Nach dem Neubau einer Synagoge 1404 am Judenkirchhof (Schrannenplatz) kaufte der Bürger Peter Kreglinger d.Ä. die alte Synagoge und das Lehrhaus. Er machte aus der alten Synagoge eine Marienkapelle und aus der Talmudschule ein „Seelhaus“, das gegen Ende des 15. Jahrhunderts neu gebaut wurde. Das Seelhaus, auch der Elenden Herberge genannt, war das Wohnhaus einer christlichen Laiengemeinschaft, die sich besonders um Arme und Kranke kümmerte. Die Häuser des Kapellenplatzes wurden leider alle beim Bombenangriff am 31. März 1945 zerstört.

Rabbi Meir ben Baruch

An der Wand des Hauses Kapellenplatz Nr. 5 erinnert eine Bronzetafel an Rothenburgs berühmtesten Lehrer Rabbi Meir ben Baruch, der um 1215 in Worms zur Welt kam. Er studierte in Würzburg, Mainz und Paris bei den besten jüdischen Lehrern seiner Zeit. Als Rabbi Meir 1240 in Paris weilte, regte der französische König Ludwig IX., der „Heilige“, an, dass Rabbi Meirs Lehrer, Rabbi Jechiel, den Talmud bei einer Disputation verteidigen sollte. Der Talmud ist, vereinfacht gesprochen, die maßgebliche jüdische Auslegung und Kommentierung der Hebräischen Bibel, insbesondere der Fünf Bücher Mose. Das Ergebnis der Disputation stand von christlicher Seite jedoch schon vorher fest: Das Judentum sollte sich als unterlegen erweisen. Rabbi Meir musste erschüttert mit ansehen, wie man in Paris 24 Wagenladungen von Talmudhandschriften verbrannte. Weinend schrieb er das Klagelied: „Scha’ali serufa ba’esch“ („Frage, im Feuer Verbrannte, nach der Trauernden Wohl, die zu wohnen verlangen im Hof deiner heiligen Wohnung, die schmachten im Staub der Erde und leiden, die verstört sind wegen des Brandes deiner Rollen …“). Das Lied wird noch heute am 9. Aw, dem Gedenktag der Zerstörung des Tempels, in der jüdischen Liturgie gebetet.

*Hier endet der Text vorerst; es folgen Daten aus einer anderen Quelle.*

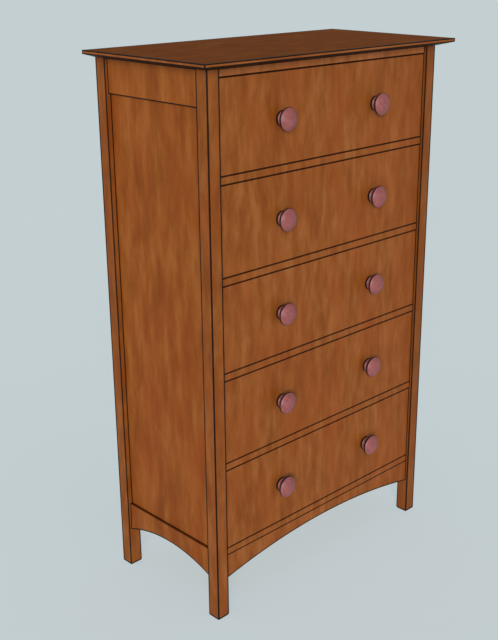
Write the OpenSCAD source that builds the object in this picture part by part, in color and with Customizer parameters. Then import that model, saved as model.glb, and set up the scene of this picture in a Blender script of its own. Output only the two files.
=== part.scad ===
// Tall five-drawer chest: four square posts, frame-and-panel sides and back, five equal
// inset drawers, an arched apron and an overhanging top that is bevelled underneath.
// Millimetres. +Z is up, the drawers face -Y, and the origin is on the floor under the
// middle of the top.

/* [Case] */
// Width of the case over its posts
case_w = 845; // [700:5:1000]
// Depth of the case over its posts
case_d = 419; // [360:1:520]
// Side of each square post
post_w = 38; // [36:1:46]
// Height from the floor to the underside of the lowest divider
base_h = 181.7; // [160:0.1:260]
// Height of each drawer opening
opening_h = 231.5; // [160:0.5:280]
// Thickness of rails, dividers, apron and drawer fronts
rail_t = 19; // [18:0.5:24]
// How far rails, dividers and drawer fronts stand behind the posts at the front
front_setback = 6.35; // [4:0.05:12]
// How far the side rails stand in from the posts
side_setback = 6.35; // [5:0.05:10]
// How far the back rails stand in from the posts
back_setback = 6.35; // [3:0.05:8]

/* [Top] */
// Thickness of the top
top_t = 19; // [16:0.5:28]
// Overhang of the top at the front and at both sides
top_overhang = 38; // [36:1:45]
// Height of the square edge above the bevel
top_edge_h = 10; // [6:0.5:14]
// Width of the bevel cut under the top
bevel_run = 34; // [15:1:35]

/* [Side and back frames] */
// Height of the top rails
top_rail_h = 89; // [70:1:120]
// Height of the bottom rails at their ends
bottom_rail_h = 86; // [70:1:110]
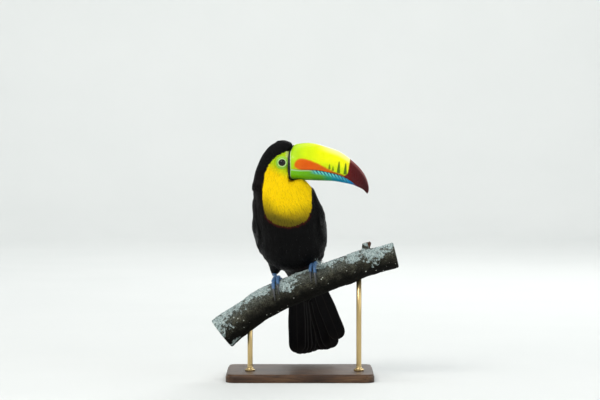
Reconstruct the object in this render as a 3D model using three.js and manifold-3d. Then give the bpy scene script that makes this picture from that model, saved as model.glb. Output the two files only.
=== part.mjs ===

Rabbi Meir kam wenige Zeit später nach Rothenburg und scharte dort eine sehr große Schülerschar um sich. Sein Ehrenname hieß „der Maharam“ – was „unser Lehrer, der Rabbi Meir“ bedeutet. Seine Schüler sammelten über tausend „Responsen“, mit denen er auf briefliche Anfragen jüdischer Gemeinden antwortete. Meirs Antworten zeichnen ein detailliertes Bild von jüdischen Alltagsproblemen im Mittelalter, von Eheschließung und -scheidung, vom Verhalten zu Nichtjuden, vom Steuerrecht und von jüdischen Bräuchen.

Fast vierzig Jahre lang wirkte Rabbi Meir in Rothenburg. Doch 1286 plante er auszuwandern, vielleicht ins Land Israel. Was ihn zur Auswanderung bewog, weiß keiner genau. Mögliche Gründe könnten die erdrückend hohen Steuerforderungen des Rudolf von Habsburg (1273-1291) gewesen sein oder die Verfolgungen nach Ritualmordanklagen, die zu dieser Zeit von Christen gegen Juden erhoben wurden. Auf dem Weg nach Venedig wurden Meir und seine Familie verraten und verhaftet, weil sie sich ohne Erlaubnis aus seinem Territorium entfernen wollten. Sieben Jahre verbrachte Meir in Geiselhaft im Turm der Festung von Ensisheim im Oberelsaß, er durfte jedoch weiterhin mit Gelehrten korrespondieren. Er verbot den jüdischen Gemeinden, ihn gegen Lösegeld freizukaufen, damit dies nicht Schule machte. Am 27. April 1293 starb Rabbi Meir in Gefangenschaft. Erst vierzehn Jahre später setzte der Kaufmann Alexander ben Salomo von Wimpfen sein gesamtes Vermögen ein, um die sterblichen Überreste von Rabbi Meir auszulösen und sie auf dem Judenfriedhof von Worms bestatten zu können. Beide erhielten ihr Grab direkt nebeneinander.

Das Rabbi Meir-Gärtchen

In früherer Zeit stand neben dem Weißen Turm das zweite Judentanzhaus (erbaut um 1400) des neuen jüdischen Viertels in der Judengasse. Die Eigenständigkeit und das Selbstbewusstsein der jüdischen Gemeinde um 1400 zeigt das eigene Siegel des jüdischen Ratskollegiums (Titelbild), das vielleicht im Judentanzhaus tagte. Das heutige Gebäude ist nach dem Zweiten Weltkrieg wieder aufgebaut worden. In die Mauer des Gärtchens sind die Nachbildungen einiger Grabsteine aus dem 14. Jahrhundert eingelassen. Sie standen ursprünglich auf dem „Judenkirchhof“ (heute „Schrannenplatz“). Die Gedenktafel des Rothenburger Künstlers Peter Nedwal wurde im November 2002 angebracht.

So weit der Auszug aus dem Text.